### Collected data:
= = =

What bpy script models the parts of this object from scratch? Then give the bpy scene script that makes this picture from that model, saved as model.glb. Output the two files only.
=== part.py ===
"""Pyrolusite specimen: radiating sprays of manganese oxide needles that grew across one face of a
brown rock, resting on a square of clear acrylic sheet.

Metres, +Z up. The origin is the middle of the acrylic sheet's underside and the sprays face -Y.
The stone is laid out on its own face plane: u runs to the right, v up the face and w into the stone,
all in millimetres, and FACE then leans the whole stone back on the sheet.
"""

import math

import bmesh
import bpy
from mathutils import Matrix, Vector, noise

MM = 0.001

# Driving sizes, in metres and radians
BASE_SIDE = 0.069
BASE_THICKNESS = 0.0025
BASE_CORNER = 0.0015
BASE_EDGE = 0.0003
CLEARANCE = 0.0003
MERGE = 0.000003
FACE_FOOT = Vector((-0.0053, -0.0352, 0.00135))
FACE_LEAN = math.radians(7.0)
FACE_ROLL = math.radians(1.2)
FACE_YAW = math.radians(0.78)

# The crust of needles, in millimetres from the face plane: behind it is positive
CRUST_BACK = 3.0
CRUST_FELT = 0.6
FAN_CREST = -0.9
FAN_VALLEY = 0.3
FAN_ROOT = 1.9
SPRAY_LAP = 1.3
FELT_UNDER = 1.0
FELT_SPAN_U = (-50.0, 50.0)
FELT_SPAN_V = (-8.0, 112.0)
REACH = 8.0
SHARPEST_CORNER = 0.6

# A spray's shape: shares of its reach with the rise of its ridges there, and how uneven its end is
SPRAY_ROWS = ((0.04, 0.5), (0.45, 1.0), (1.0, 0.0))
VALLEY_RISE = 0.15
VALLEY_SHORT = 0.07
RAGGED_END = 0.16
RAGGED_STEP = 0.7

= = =

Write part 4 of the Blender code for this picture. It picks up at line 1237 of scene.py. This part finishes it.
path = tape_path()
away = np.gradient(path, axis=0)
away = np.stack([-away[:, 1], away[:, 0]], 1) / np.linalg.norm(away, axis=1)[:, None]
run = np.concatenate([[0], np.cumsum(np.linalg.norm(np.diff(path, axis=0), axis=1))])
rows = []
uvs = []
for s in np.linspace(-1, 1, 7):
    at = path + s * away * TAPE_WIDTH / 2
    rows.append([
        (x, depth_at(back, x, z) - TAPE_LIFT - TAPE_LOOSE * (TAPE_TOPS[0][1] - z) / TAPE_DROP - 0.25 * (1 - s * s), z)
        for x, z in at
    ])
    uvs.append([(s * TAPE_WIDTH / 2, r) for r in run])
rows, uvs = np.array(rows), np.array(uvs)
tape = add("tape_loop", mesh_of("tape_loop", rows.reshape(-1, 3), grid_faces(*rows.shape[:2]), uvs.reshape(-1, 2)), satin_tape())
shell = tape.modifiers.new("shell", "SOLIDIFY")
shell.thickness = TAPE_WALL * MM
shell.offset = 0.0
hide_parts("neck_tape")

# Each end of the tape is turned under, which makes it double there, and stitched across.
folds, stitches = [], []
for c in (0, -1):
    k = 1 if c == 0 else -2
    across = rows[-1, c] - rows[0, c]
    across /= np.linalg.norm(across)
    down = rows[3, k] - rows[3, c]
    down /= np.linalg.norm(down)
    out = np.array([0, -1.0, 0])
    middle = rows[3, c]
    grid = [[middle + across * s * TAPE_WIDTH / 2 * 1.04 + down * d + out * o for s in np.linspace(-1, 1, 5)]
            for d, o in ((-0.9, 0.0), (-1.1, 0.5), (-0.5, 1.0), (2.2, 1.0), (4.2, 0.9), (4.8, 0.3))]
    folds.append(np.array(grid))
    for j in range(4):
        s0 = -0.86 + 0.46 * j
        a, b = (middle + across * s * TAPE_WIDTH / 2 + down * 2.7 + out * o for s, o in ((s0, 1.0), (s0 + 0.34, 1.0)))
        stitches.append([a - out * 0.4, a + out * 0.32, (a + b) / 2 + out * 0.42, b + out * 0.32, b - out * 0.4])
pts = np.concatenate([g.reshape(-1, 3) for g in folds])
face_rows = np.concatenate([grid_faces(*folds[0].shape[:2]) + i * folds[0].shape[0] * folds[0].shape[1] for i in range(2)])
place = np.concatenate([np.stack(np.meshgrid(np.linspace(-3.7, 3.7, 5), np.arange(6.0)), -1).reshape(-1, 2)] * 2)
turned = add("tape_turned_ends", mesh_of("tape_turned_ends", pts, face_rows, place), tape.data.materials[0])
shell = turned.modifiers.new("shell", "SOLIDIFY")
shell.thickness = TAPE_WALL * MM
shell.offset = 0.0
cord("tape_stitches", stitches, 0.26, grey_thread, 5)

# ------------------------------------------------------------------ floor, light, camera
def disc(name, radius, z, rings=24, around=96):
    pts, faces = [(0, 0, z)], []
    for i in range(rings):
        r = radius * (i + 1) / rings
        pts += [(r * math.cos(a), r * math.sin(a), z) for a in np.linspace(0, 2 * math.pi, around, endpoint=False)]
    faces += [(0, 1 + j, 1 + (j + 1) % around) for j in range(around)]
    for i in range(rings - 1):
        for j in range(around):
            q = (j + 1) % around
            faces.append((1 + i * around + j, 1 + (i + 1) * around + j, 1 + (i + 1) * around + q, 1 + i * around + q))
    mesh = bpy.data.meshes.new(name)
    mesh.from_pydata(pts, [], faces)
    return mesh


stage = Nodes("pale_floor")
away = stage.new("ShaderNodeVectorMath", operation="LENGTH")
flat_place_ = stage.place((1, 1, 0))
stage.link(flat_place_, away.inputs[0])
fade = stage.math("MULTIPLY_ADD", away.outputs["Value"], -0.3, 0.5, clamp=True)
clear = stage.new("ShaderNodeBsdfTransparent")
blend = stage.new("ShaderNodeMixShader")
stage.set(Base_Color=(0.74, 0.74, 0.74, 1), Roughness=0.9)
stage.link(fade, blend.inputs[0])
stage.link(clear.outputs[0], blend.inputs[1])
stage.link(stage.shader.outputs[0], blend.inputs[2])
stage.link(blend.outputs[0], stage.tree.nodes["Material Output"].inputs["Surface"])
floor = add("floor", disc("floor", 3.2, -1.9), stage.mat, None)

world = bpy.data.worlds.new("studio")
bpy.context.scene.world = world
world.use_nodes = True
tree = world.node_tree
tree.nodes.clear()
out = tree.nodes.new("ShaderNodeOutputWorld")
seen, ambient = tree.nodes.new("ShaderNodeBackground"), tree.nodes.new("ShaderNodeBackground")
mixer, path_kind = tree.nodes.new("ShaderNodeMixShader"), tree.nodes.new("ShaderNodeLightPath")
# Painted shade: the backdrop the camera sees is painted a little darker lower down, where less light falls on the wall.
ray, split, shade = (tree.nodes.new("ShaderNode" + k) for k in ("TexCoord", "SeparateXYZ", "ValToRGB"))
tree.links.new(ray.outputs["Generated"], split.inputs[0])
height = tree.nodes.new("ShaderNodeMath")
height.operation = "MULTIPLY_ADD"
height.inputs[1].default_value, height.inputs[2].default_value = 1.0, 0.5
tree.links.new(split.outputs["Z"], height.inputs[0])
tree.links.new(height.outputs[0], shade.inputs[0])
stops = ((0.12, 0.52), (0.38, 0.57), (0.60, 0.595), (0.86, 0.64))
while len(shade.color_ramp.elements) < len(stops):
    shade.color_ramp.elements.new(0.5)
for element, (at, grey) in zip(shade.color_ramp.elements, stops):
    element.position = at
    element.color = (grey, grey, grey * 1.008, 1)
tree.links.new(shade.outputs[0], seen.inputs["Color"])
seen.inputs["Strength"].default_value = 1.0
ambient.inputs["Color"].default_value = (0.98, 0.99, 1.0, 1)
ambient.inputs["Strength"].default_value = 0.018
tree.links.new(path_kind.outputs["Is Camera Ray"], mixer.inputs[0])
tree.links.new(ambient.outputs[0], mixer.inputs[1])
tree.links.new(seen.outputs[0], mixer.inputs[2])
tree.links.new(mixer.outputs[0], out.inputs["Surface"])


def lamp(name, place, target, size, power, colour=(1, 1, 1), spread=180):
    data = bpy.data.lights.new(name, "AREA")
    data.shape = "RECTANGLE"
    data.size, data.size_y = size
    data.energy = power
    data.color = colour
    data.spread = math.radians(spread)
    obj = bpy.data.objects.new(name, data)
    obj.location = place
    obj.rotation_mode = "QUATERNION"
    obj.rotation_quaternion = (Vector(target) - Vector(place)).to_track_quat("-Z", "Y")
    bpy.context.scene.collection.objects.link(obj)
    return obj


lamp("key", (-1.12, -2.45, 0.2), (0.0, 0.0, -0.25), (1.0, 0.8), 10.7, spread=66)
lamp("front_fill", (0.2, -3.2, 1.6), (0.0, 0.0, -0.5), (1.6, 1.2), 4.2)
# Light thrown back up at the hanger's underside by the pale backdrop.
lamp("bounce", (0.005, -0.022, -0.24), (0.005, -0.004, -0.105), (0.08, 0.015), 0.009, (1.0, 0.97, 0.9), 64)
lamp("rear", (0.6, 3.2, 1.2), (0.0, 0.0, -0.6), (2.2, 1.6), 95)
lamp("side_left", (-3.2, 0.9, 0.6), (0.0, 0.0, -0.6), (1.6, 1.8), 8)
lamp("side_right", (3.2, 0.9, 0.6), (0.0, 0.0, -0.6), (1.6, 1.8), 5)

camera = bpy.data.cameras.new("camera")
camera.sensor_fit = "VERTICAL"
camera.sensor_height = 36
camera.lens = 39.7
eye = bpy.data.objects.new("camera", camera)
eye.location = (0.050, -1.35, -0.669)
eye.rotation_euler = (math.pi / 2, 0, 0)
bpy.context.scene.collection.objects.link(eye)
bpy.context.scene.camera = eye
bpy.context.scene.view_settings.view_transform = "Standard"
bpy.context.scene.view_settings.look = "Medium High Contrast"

= = =

Retype exactly, and only, the lines from the one containing "What bpy script" through the one containing "brown rock, resting", both included.

### CORRECT ANSWER:
What bpy script models the parts of this object from scratch? Then give the bpy scene script that makes this picture from that model, saved as model.glb. Output the two files only.
=== part.py ===
"""Pyrolusite specimen: radiating sprays of manganese oxide needles that grew across one face of a
brown rock, resting on a square of clear acrylic sheet.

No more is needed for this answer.